Schafer's target is the PC-era ban on in-office alcohol consumption, smoking, and general racuous behaviour. To him, this ban represents the journalist's ultimate emasculation, to use the gendered turn of phrase. Journalists specialize -- or should -- in questioning the status quo and challenging those in power, not toeing the line like all you little people. And so Schafer rebels against his tee-totaling supervisors:

I keep a bottle at my office for the same reason—not to drink but to symbolically cast off the petty rules and restrictions that I imagine thwart me from doing my job. If my job is to kick authority in the shins, how can I resist doing the same to the powers that cut me a paycheck twice a month?...Wise editors know when and how to encourage newsroom insubordination, as opposed to squelching it, because they appreciate Bob Woodward's aphorism "All good work is done in defiance of management."

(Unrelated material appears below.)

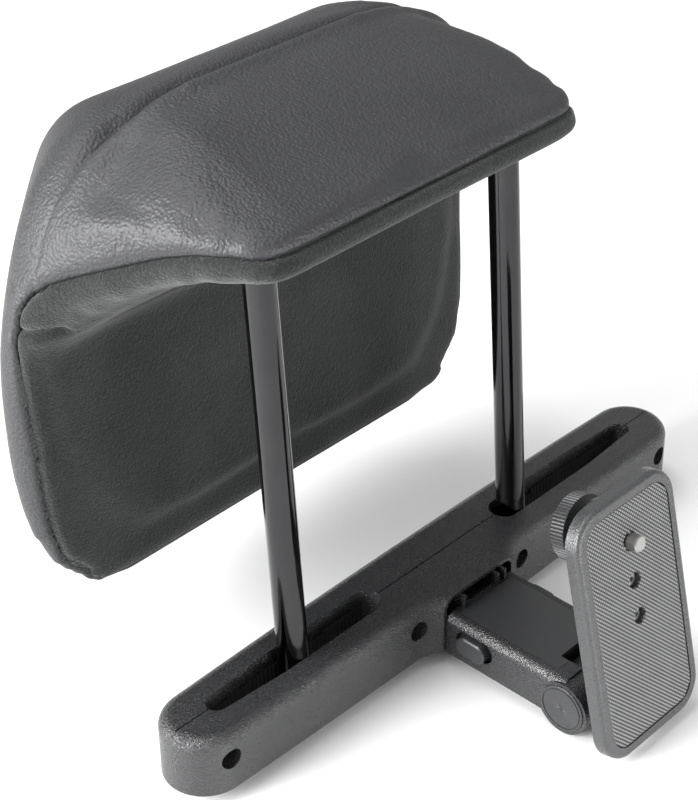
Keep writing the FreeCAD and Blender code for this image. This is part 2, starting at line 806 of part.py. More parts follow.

I sympathise. It is hard to imagine my journalistic role models -- Orwell, Hunter Thompson, David Halberstam, Christopher Hitchens -- bowing to such petty tyranny. On the other hand, Schafer is a libertarian, so in that light its up to you to decide how annoying his self-righteousness is. He finishes:

The wise editor understands that quality journalism requires a bad attitude, foul words, a brawl, and sometimes a drink afterward.

I think I may have found my calling.


Paul Krugman lets up on Obama, after weeks of using his mandate-less health care reform proposal to question his progressive credentials. It seems that Obama has finally decided to incorporate some sort of penalty for those who fail to sign up for health insurance.

I have been somewhat mystified by Krugman's rancor towards Obama and his support for Clinton's plan, since it seems clear to me that Clinton, taken as a whole, is the least progressive candidate in the Democratic race. But perhaps this is what Krugman wanted all along - to force Obama to the left on health care?